Greeting card retailer Clintons has featured across much of the consumer and online news during the past few days as concerns grow for the UK’s second largest specialist chain, which also sells a variety of party and balloon product.
The coverage is based around talks that Clintons is having with landlords with a view to exploring the possibility of a CVA.
‘Clintons to shut one in five of the greeting card chain’s 332 sites’ proclaimed this weekend’s Sunday Telegraph, which speculated that 66 of Clintons stores have been earmarked for closure, with rent reductions being sought on more than 200 of the remainder.
The Sunday Times followed suit with ‘Clintons warns that 2,500 jobs are in peril’, while BBC News favoured the headline ‘Clintons in survival talks over shop closures and rent cuts’ and Retail Gazette chose the ‘Clintons to shut 1 in 5 shops’ angle.

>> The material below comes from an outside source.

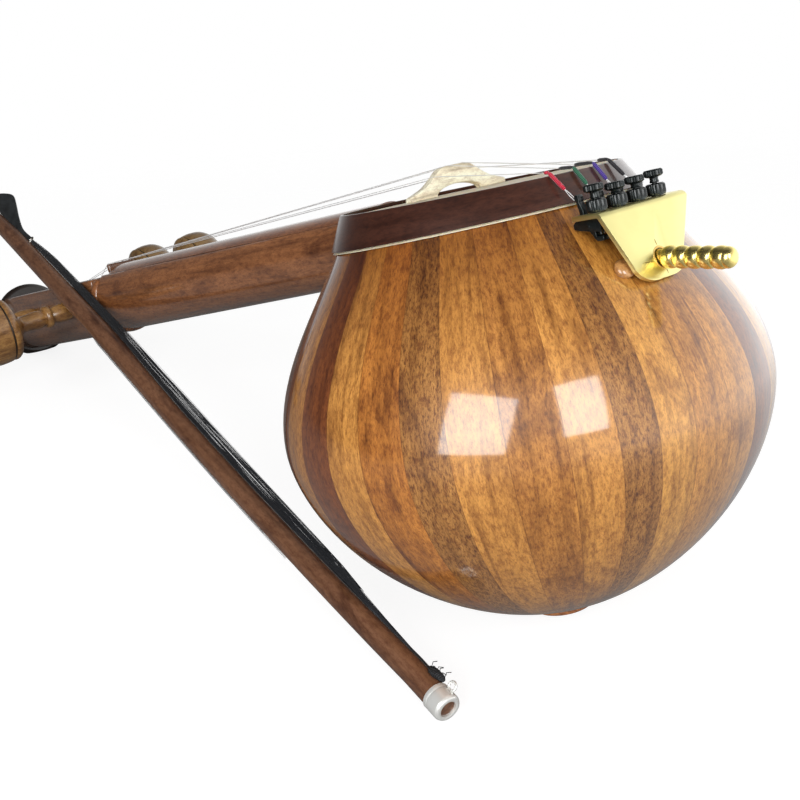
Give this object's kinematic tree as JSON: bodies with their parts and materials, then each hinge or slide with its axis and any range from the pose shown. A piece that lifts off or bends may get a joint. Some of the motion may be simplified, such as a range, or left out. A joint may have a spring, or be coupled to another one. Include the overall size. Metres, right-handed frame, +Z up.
{
  "type": "kamancheh",
  "caption": "Bowed spike fiddle with a staved bowl, skin top, turned neck, pegbox, tail bracket with fine tuners and a beaded spike, lying on its back with its bow leaning on a peg.",
  "frame": {"origin": "on the table under the middle of the whole set's bounding box", "axes": "+X from the head to the tail along the table, +Z up from the table. The instrument is pitched head down by 13.2 degrees in the XZ plane, and the bow is on its -Y side."},
  "size_m": [0.698, 0.2054, 0.1826],
  "materials": {
    "stave_light": "glossy varnish",
    "stave_dark": "glossy varnish",
    "walnut": "glossy varnish",
    "dark_walnut": "glossy varnish",
    "boxwood": "satin",
    "ebony": "polished",
    "pale_wood": "satin",
    "rawhide": "matte",
    "brass": "satin",
    "steel": "satin",
    "nickel": "polished",
    "black_metal": "satin black",
    "horsehair": "fibrous",
    "black_leather": "matte"
  },
  "bodies": {
    "instrument": {"bridge": "pale_wood", "fingerboard": "dark_walnut", "finial": "boxwood", "foot_disc": "walnut", "head_collar": "ebony", "neck": "walnut", "nut": "dark_walnut", "pegbox": "walnut", "rim_band": "dark_walnut", "skin": "rawhide", "stave_pair_01": "stave_light", "stave_pair_02": "stave_dark", "stave_pair_03": "stave_light", "stave_pair_04": "stave_light", "stave_pair_05": "stave_light", "stave_pair_06": "stave_dark", "stave_pair_07": "stave_light", "stave_pair_08": "stave_light", "stave_pair_09": "stave_dark", "stave_pair_10": "stave_light", "stave_pair_11": "stave_light", "stave_pair_12": "stave_dark", "stave_pair_13": "stave_light", "stave_pair_14": "stave_light", "stave_pair_15": "stave_light", "string_1": "steel", "string_2": "steel", "string_3": "steel", "string_4": "steel", "tail_bracket": "brass", "tail_button": "boxwood", "tail_spike": "brass", "tension_rod": "steel", "tuner_body_1": "black_metal", "tuner_body_2": "black_metal", "tuner_body_3": "black_metal", "tuner_body_4": "black_metal", "tuner_collar_1": "black_metal", "tuner_collar_2": "black_metal", "tuner_collar_3": "black_metal", "tuner_collar_4": "black_metal"},
    "peg_1": {"peg_1": "boxwood"},
    "peg_2": {"peg_2": "boxwood"},
    "peg_3": {"peg_3": "boxwood"},
    "peg_4": {"peg_4": "boxwood"},
    "tuner_screw_1": {"tuner_screw_1": "black_metal"},
    "tuner_lever_1": {"tuner_lever_1": "black_metal"},
    "tuner_screw_2": {"tuner_screw_2": "black_metal"},
    "tuner_lever_2": {"tuner_lever_2": "black_metal"},
    "tuner_screw_3": {"tuner_screw_3": "black_metal"},
    "tuner_lever_3": {"tuner_lever_3": "black_metal"},
    "tuner_screw_4": {"tuner_screw_4": "black_metal"},
    "tuner_lever_4": {"tuner_lever_4": "black_metal"},
    "bow": {"bow_binding": "horsehair", "bow_eye": "nickel", "bow_ferrule": "nickel", "bow_hair": "horsehair", "bow_ring": "nickel", "bow_stick": "dark_walnut", "bow_strap": "black_leather"}
  },
  "joints": [
    {"name": "peg_turn_1", "type": "hinge", "parent": "instrument", "child": "peg_1", "pos_m": [-0.13578, 0.00019, 0.065], "axis": [0.012, -0.9986, -0.051], "range_deg": [-360, 360]},
    {"name": "peg_turn_2", "type": "hinge", "parent": "instrument", "child": "peg_2", "pos_m": [-0.21561, 0.00019, 0.04628], "axis": [0.012, -0.9986, -0.051], "range_deg": [-360, 360]},
    {"name": "peg_turn_3", "type": "hinge", "parent": "instrument", "child": "peg_3", "pos_m": [-0.22827, 0.00019, 0.04331], "axis": [-0.0298, 0.9914, 0.1271], "range_deg": [-360, 360]},
    {"name": "peg_turn_4", "type": "hinge", "parent": "instrument", "child": "peg_4", "pos_m": [-0.14795, 0.00019, 0.06215], "axis": [-0.0298, 0.9914, 0.1271], "range_deg": [-360, 360]},
    {"name": "tuner_turn_1", "type": "hinge", "parent": "instrument", "child": "tuner_screw_1", "pos_m": [0.30783, -0.01776, 0.17059], "axis": [-0.2284, 0, 0.9736], "range_deg": [0, 1080]},
    {"name": "lever_tilt_1", "type": "hinge", "parent": "instrument", "child": "tuner_lever_1", "pos_m": [0.3059, -0.01776, 0.16613], "axis": [0, 1, 0], "range_deg": [0, 6]},
    {"name": "tuner_turn_2", "type": "hinge", "parent": "instrument", "child": "tuner_screw_2", "pos_m": [0.30783, -0.00746, 0.17059], "axis": [-0.2284, 0, 0.9736], "range_deg": [0, 1080]},
    {"name": "lever_tilt_2", "type": "hinge", "parent": "instrument", "child": "tuner_lever_2", "pos_m": [0.3059, -0.00746, 0.16613], "axis": [0, 1, 0], "range_deg": [0, 6]},
    {"name": "tuner_turn_3", "type": "hinge", "parent": "instrument", "child": "tuner_screw_3", "pos_m": [0.30783, 0.00284, 0.17059], "axis": [-0.2284, 0, 0.9736], "range_deg": [0, 1080]},
    {"name": "lever_tilt_3", "type": "hinge", "parent": "instrument", "child": "tuner_lever_3", "pos_m": [0.3059, 0.00284, 0.16613], "axis": [0, 1, 0], "range_deg": [0, 6]},
    {"name": "tuner_turn_4", "type": "hinge", "parent": "instrument", "child": "tuner_screw_4", "pos_m": [0.30783, 0.01314, 0.17059], "axis": [-0.2284, 0, 0.9736], "range_deg": [0, 1080]},
    {"name": "lever_tilt_4", "type": "hinge", "parent": "instrument", "child": "tuner_lever_4", "pos_m": [0.3059, 0.01314, 0.16613], "axis": [0, 1, 0], "range_deg": [0, 6]},
    {"name": "bow_lift", "type": "slide", "parent": "instrument", "child": "bow", "axis": [0, -0.6, 0.8], "range_m": [0, 0.15]}
  ],
  "couplings": [
    {"joint": "lever_tilt_1", "follows": "tuner_turn_1", "ratio": 0.0055556},
    {"joint": "lever_tilt_2", "follows": "tuner_turn_2", "ratio": 0.0055556},
    {"joint": "lever_tilt_3", "follows": "tuner_turn_3", "ratio": 0.0055556},
    {"joint": "lever_tilt_4", "follows": "tuner_turn_4", "ratio": 0.0055556}
  ]
}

The Clintons senior management team and owners have kept a very low profile. The only official statement, issued by its PR agent is that: “Discussions are continuing, but no decisions have been made.”
In 2018, Clintons announced losses of £14.2 million (an improvement on the £19.4 million loss the year before) on sales of £188 million (down from £201 million the year previously). It was first announced that Clintons was being put up for sale in September, with accountancy firm KPMG investigating the options.